▶ Exercise prompt
Check each line for the word "frame" and give how many have it. Say nothing else.

▶ Information shown

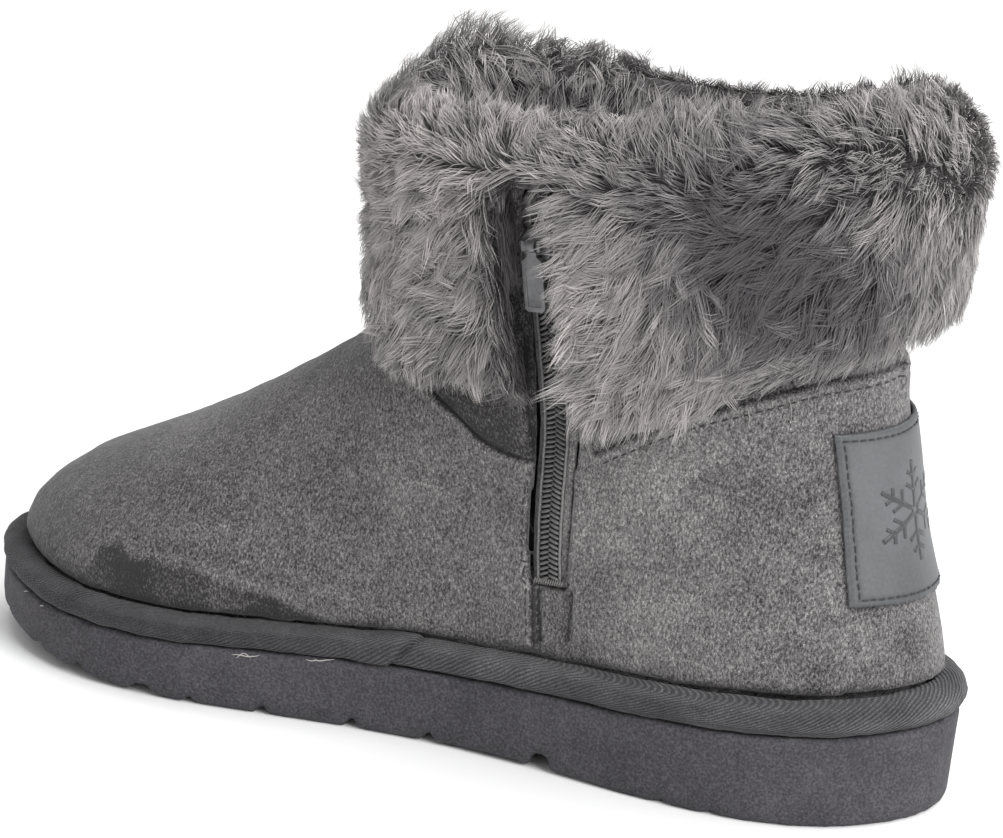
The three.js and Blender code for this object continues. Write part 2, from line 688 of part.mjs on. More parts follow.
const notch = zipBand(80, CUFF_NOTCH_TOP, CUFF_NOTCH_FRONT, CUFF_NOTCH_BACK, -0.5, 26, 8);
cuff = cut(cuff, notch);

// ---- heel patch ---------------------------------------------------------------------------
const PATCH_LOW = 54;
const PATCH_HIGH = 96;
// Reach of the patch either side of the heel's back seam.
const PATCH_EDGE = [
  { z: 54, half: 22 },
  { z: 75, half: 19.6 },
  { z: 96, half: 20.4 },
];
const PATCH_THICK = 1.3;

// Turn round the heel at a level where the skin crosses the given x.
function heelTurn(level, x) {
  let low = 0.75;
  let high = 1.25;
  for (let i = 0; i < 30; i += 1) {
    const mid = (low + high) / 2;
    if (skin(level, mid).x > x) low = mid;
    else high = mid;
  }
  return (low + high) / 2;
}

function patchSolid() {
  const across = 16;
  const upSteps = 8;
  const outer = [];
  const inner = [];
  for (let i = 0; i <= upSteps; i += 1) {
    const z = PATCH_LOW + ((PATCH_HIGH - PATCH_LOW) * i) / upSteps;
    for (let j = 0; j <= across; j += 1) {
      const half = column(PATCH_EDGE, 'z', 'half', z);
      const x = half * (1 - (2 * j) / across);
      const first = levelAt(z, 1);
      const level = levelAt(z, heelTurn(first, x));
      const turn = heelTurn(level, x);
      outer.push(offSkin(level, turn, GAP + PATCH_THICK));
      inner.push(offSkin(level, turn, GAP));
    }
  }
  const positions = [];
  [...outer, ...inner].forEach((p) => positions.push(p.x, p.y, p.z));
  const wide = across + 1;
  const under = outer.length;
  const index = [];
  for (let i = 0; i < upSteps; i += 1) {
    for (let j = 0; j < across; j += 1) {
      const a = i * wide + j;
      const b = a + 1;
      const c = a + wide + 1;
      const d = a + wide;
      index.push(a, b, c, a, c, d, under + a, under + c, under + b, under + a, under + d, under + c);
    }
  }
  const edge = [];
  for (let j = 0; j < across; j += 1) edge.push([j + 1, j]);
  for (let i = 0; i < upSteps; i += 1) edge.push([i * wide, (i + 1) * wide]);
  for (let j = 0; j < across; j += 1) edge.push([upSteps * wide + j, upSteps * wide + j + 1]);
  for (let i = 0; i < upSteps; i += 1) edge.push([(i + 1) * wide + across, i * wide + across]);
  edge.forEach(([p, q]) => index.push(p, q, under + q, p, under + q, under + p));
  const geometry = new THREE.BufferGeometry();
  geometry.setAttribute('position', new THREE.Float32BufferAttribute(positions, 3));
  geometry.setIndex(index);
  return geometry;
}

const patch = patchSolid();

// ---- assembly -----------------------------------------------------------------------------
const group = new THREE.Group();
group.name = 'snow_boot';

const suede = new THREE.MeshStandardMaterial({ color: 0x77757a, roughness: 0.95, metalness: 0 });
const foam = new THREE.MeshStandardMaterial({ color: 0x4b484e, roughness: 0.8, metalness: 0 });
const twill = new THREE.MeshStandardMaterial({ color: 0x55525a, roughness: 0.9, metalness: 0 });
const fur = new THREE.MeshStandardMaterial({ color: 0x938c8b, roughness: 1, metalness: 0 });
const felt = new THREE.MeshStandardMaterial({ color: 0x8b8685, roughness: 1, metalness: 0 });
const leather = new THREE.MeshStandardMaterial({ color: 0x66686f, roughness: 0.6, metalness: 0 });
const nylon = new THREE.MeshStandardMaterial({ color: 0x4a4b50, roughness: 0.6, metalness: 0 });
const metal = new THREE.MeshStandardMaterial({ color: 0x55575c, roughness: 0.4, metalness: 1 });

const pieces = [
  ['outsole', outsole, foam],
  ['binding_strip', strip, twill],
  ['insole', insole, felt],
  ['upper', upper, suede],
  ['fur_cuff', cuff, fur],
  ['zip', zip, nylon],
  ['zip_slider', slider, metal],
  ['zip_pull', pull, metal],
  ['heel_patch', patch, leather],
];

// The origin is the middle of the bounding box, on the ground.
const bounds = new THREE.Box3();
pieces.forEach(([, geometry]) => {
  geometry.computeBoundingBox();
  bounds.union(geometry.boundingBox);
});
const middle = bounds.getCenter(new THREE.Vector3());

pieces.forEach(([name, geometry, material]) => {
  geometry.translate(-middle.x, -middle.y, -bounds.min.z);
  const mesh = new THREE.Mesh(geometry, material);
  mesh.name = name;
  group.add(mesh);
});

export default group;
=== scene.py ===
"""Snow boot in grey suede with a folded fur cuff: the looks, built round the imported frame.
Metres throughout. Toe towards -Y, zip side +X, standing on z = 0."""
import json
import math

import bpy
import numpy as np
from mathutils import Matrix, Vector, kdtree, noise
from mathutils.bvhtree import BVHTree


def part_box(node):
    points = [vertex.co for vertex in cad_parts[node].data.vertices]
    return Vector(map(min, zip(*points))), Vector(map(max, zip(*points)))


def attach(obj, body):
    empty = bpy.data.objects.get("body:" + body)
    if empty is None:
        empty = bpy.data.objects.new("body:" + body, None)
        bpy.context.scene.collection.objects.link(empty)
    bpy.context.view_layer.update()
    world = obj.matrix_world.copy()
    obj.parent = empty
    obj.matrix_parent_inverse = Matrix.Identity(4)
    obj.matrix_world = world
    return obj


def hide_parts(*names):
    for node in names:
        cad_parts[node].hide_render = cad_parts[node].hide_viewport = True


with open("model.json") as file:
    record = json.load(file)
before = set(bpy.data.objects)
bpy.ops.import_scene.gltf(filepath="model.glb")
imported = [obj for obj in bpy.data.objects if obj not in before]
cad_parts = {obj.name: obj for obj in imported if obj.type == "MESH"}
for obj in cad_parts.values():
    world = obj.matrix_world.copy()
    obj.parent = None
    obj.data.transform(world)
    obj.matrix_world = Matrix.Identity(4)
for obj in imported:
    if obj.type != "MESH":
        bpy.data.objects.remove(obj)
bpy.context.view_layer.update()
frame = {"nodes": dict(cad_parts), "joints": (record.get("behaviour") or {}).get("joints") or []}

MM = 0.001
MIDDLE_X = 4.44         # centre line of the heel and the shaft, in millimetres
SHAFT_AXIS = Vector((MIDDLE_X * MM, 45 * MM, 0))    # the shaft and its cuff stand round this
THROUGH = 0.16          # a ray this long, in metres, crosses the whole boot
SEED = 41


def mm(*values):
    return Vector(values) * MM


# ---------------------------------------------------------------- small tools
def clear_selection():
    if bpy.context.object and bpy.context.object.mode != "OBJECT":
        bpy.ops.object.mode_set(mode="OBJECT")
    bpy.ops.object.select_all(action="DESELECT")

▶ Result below
2